La débâcle du fonds Feader
Laurent Wauquiez persiste à défendre sa politique agricole et affirme avoir commencé les instructions des dossiers de la nouvelle Pac en janvier 2023. « Les premiers versements concernent entre 800 et 1.000 DJA, sans compter les dossiers de 2024 qui arrivent ». L’ancien ministre des affaires européennes déclare avoir trouvé un meilleur chemin administratif pour raccourcir les délais.
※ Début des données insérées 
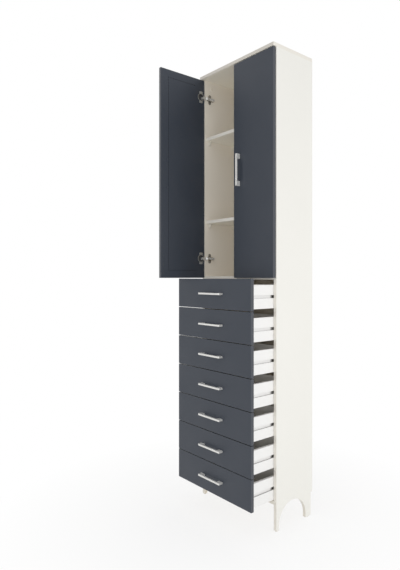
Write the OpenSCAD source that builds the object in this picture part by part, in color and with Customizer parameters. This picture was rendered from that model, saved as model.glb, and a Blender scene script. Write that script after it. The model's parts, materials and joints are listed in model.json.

Ce à quoi Benoît Regnault, secrétaire générale de la FDSEA 71, répond qu’il ne s’agit pas uniquement d’un problème administratif, mais d’une mauvaise volonté politique côté BFC. « De plus en plus d’hommes et de femmes qui occuperont des responsabilités importantes dans des administrations ont perdu, le sens d’une certaine neutralité du cadre de la loi et ils utilisent leurs fonctions pour faire du militantisme. Dans notre région, l’échec du Feader est la somme d’un échec politique des élus, mais solidement relayé par une administration militante et délibérément hostile à un certain type d’agriculture ».
La transmission
La question de la transmission a également été abordée. La difficulté du métier, les réalités du terrain, le manque de reconnaissance, mais aussi la prédation du loup sont autant de thèmes qui effraient les jeunes agriculteurs. Bernard Lacour, président de la chambre d’agriculture de Saône-et-Loire, élargit la question à ce que veut la société dans son ensemble : « l’agriculture souffre d’une absence totale de perspective, en élevage surtout. Ce qui aggrave la question de la transmission ». Pourtant, et malgré la volonté affichée par M. Wauquiez, en Auvergne-Rhône-Alpes la situation est aussi problématique.
Selon l’Insee, la moitié des agriculteurs est âgée de plus de 55 ans, et partira à la retraite d’ici à 2030. Sur les plus de 51.000 exploitations de la région, 30.000 seront donc à céder dans les prochaines années, alors que pour l’instant, on ne compte que 3.000 candidats potentiels à leur reprise, soit seulement un candidat pour 10 fermes.